| Source material |
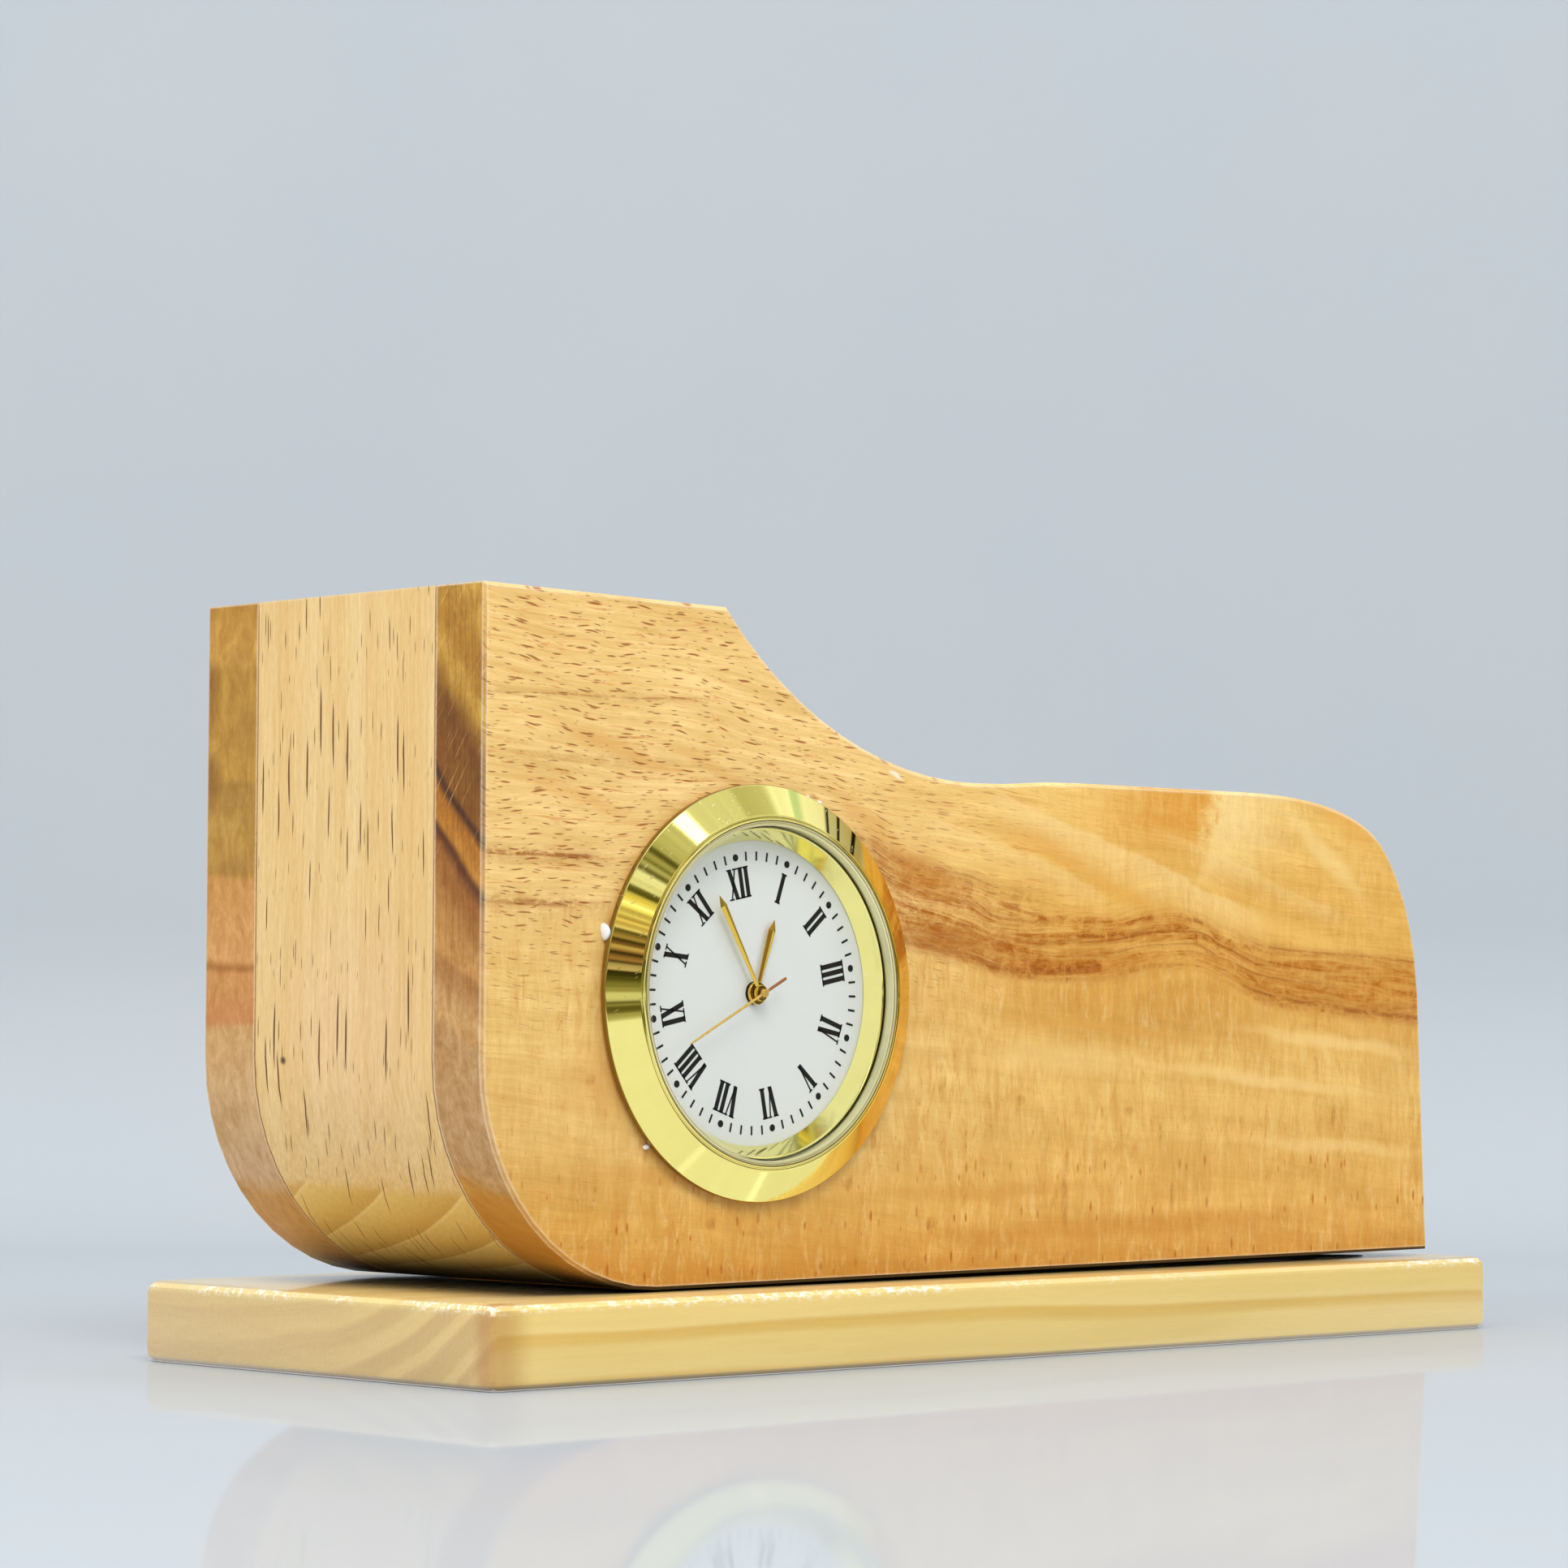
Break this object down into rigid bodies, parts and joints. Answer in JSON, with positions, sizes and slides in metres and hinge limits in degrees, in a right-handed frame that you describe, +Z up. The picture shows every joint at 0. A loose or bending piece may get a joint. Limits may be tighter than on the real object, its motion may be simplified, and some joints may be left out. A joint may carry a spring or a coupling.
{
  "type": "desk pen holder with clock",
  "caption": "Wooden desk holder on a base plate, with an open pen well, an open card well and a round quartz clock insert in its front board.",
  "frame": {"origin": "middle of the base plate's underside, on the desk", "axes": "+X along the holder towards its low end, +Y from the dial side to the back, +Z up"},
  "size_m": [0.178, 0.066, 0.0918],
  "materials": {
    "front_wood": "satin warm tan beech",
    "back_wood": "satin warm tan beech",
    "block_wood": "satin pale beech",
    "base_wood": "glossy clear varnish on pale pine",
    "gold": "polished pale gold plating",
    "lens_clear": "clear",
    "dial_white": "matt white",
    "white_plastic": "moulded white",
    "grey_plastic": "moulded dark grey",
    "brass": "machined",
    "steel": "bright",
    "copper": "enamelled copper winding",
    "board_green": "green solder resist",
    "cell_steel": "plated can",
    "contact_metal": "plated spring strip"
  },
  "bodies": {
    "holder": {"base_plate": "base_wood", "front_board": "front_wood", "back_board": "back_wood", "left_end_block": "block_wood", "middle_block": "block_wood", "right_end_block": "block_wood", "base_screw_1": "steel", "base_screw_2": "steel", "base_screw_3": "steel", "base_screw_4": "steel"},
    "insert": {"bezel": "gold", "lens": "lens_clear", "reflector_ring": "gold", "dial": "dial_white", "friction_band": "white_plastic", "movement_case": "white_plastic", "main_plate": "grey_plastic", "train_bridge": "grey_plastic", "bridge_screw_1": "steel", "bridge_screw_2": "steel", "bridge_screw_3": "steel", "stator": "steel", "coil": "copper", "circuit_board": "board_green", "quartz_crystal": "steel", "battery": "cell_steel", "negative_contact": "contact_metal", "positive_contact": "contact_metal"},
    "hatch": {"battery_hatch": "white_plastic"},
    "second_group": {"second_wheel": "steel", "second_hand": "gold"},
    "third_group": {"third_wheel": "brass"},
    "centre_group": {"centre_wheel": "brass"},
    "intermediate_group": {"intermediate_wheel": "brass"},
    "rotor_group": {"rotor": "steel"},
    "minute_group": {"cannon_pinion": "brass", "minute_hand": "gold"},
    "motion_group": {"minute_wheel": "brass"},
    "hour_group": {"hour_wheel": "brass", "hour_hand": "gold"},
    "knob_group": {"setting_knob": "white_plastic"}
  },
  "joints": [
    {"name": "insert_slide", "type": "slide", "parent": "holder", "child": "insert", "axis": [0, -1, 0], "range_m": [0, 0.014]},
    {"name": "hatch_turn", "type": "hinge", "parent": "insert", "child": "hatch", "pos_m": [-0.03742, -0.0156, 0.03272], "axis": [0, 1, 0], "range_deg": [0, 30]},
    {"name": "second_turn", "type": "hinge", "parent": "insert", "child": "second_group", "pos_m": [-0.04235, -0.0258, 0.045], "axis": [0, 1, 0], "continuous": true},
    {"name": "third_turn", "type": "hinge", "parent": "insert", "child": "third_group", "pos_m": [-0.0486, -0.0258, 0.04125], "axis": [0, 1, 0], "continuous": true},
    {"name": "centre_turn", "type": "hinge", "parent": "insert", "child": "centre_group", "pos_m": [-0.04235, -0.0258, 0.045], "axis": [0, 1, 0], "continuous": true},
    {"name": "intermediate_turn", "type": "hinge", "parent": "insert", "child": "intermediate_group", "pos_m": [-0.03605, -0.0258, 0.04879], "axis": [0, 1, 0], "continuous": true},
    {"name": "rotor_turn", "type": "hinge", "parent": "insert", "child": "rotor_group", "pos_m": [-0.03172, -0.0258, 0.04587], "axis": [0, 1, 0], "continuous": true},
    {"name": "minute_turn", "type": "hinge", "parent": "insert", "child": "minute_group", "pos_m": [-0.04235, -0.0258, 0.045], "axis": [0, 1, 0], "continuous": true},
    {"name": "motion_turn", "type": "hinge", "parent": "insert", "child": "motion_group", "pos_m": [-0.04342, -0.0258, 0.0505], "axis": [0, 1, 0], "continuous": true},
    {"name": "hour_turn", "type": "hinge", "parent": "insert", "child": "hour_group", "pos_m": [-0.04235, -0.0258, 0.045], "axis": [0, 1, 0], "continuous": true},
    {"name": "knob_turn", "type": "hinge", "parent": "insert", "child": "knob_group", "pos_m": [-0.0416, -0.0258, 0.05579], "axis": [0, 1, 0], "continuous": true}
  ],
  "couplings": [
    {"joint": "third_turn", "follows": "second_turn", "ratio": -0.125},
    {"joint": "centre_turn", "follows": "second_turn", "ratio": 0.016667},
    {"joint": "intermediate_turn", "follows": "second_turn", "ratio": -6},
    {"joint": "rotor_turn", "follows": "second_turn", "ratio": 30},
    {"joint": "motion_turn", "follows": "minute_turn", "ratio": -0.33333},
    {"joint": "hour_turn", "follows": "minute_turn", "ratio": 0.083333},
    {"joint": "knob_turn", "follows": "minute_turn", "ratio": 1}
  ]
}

| Exercise goal |
Make an exact copy of all the data.

| Full response |
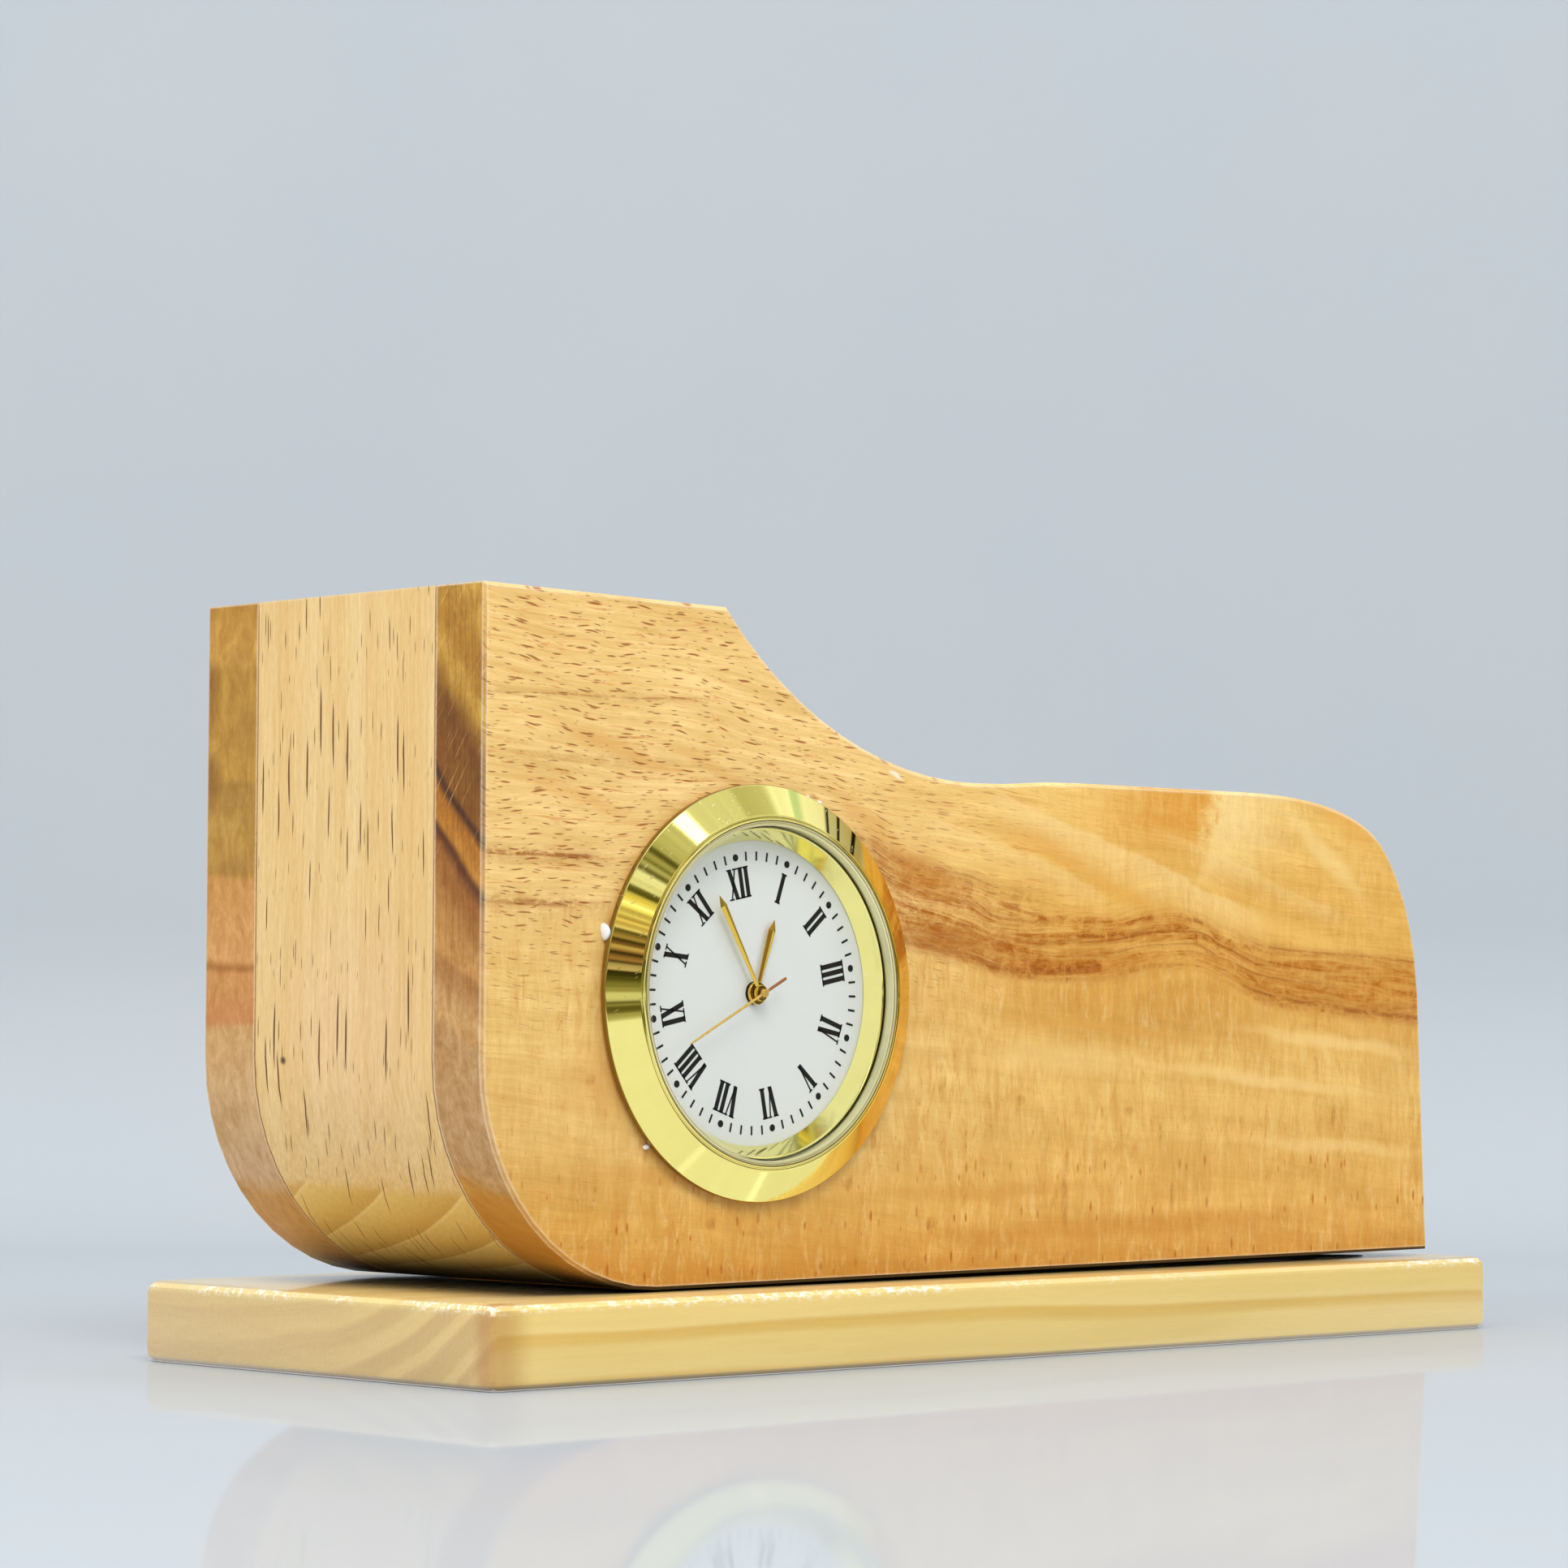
Break this object down into rigid bodies, parts and joints. Answer in JSON, with positions, sizes and slides in metres and hinge limits in degrees, in a right-handed frame that you describe, +Z up. The picture shows every joint at 0. A loose or bending piece may get a joint. Limits may be tighter than on the real object, its motion may be simplified, and some joints may be left out. A joint may carry a spring or a coupling.
{
  "type": "desk pen holder with clock",
  "caption": "Wooden desk holder on a base plate, with an open pen well, an open card well and a round quartz clock insert in its front board.",
  "frame": {"origin": "middle of the base plate's underside, on the desk", "axes": "+X along the holder towards its low end, +Y from the dial side to the back, +Z up"},
  "size_m": [0.178, 0.066, 0.0918],
  "materials": {
    "front_wood": "satin warm tan beech",
    "back_wood": "satin warm tan beech",
    "block_wood": "satin pale beech",
    "base_wood": "glossy clear varnish on pale pine",
    "gold": "polished pale gold plating",
    "lens_clear": "clear",
    "dial_white": "matt white",
    "white_plastic": "moulded white",
    "grey_plastic": "moulded dark grey",
    "brass": "machined",
    "steel": "bright",
    "copper": "enamelled copper winding",
    "board_green": "green solder resist",
    "cell_steel": "plated can",
    "contact_metal": "plated spring strip"
  },
  "bodies": {
    "holder": {"base_plate": "base_wood", "front_board": "front_wood", "back_board": "back_wood", "left_end_block": "block_wood", "middle_block": "block_wood", "right_end_block": "block_wood", "base_screw_1": "steel", "base_screw_2": "steel", "base_screw_3": "steel", "base_screw_4": "steel"},
    "insert": {"bezel": "gold", "lens": "lens_clear", "reflector_ring": "gold", "dial": "dial_white", "friction_band": "white_plastic", "movement_case": "white_plastic", "main_plate": "grey_plastic", "train_bridge": "grey_plastic", "bridge_screw_1": "steel", "bridge_screw_2": "steel", "bridge_screw_3": "steel", "stator": "steel", "coil": "copper", "circuit_board": "board_green", "quartz_crystal": "steel", "battery": "cell_steel", "negative_contact": "contact_metal", "positive_contact": "contact_metal"},
    "hatch": {"battery_hatch": "white_plastic"},
    "second_group": {"second_wheel": "steel", "second_hand": "gold"},
    "third_group": {"third_wheel": "brass"},
    "centre_group": {"centre_wheel": "brass"},
    "intermediate_group": {"intermediate_wheel": "brass"},
    "rotor_group": {"rotor": "steel"},
    "minute_group": {"cannon_pinion": "brass", "minute_hand": "gold"},
    "motion_group": {"minute_wheel": "brass"},
    "hour_group": {"hour_wheel": "brass", "hour_hand": "gold"},
    "knob_group": {"setting_knob": "white_plastic"}
  },
  "joints": [
    {"name": "insert_slide", "type": "slide", "parent": "holder", "child": "insert", "axis": [0, -1, 0], "range_m": [0, 0.014]},
    {"name": "hatch_turn", "type": "hinge", "parent": "insert", "child": "hatch", "pos_m": [-0.03742, -0.0156, 0.03272], "axis": [0, 1, 0], "range_deg": [0, 30]},
    {"name": "second_turn", "type": "hinge", "parent": "insert", "child": "second_group", "pos_m": [-0.04235, -0.0258, 0.045], "axis": [0, 1, 0], "continuous": true},
    {"name": "third_turn", "type": "hinge", "parent": "insert", "child": "third_group", "pos_m": [-0.0486, -0.0258, 0.04125], "axis": [0, 1, 0], "continuous": true},
    {"name": "centre_turn", "type": "hinge", "parent": "insert", "child": "centre_group", "pos_m": [-0.04235, -0.0258, 0.045], "axis": [0, 1, 0], "continuous": true},
    {"name": "intermediate_turn", "type": "hinge", "parent": "insert", "child": "intermediate_group", "pos_m": [-0.03605, -0.0258, 0.04879], "axis": [0, 1, 0], "continuous": true},
    {"name": "rotor_turn", "type": "hinge", "parent": "insert", "child": "rotor_group", "pos_m": [-0.03172, -0.0258, 0.04587], "axis": [0, 1, 0], "continuous": true},
    {"name": "minute_turn", "type": "hinge", "parent": "insert", "child": "minute_group", "pos_m": [-0.04235, -0.0258, 0.045], "axis": [0, 1, 0], "continuous": true},
    {"name": "motion_turn", "type": "hinge", "parent": "insert", "child": "motion_group", "pos_m": [-0.04342, -0.0258, 0.0505], "axis": [0, 1, 0], "continuous": true},
    {"name": "hour_turn", "type": "hinge", "parent": "insert", "child": "hour_group", "pos_m": [-0.04235, -0.0258, 0.045], "axis": [0, 1, 0], "continuous": true},
    {"name": "knob_turn", "type": "hinge", "parent": "insert", "child": "knob_group", "pos_m": [-0.0416, -0.0258, 0.05579], "axis": [0, 1, 0], "continuous": true}
  ],
  "couplings": [
    {"joint": "third_turn", "follows": "second_turn", "ratio": -0.125},
    {"joint": "centre_turn", "follows": "second_turn", "ratio": 0.016667},
    {"joint": "intermediate_turn", "follows": "second_turn", "ratio": -6},
    {"joint": "rotor_turn", "follows": "second_turn", "ratio": 30},
    {"joint": "motion_turn", "follows": "minute_turn", "ratio": -0.33333},
    {"joint": "hour_turn", "follows": "minute_turn", "ratio": 0.083333},
    {"joint": "knob_turn", "follows": "minute_turn", "ratio": 1}
  ]
}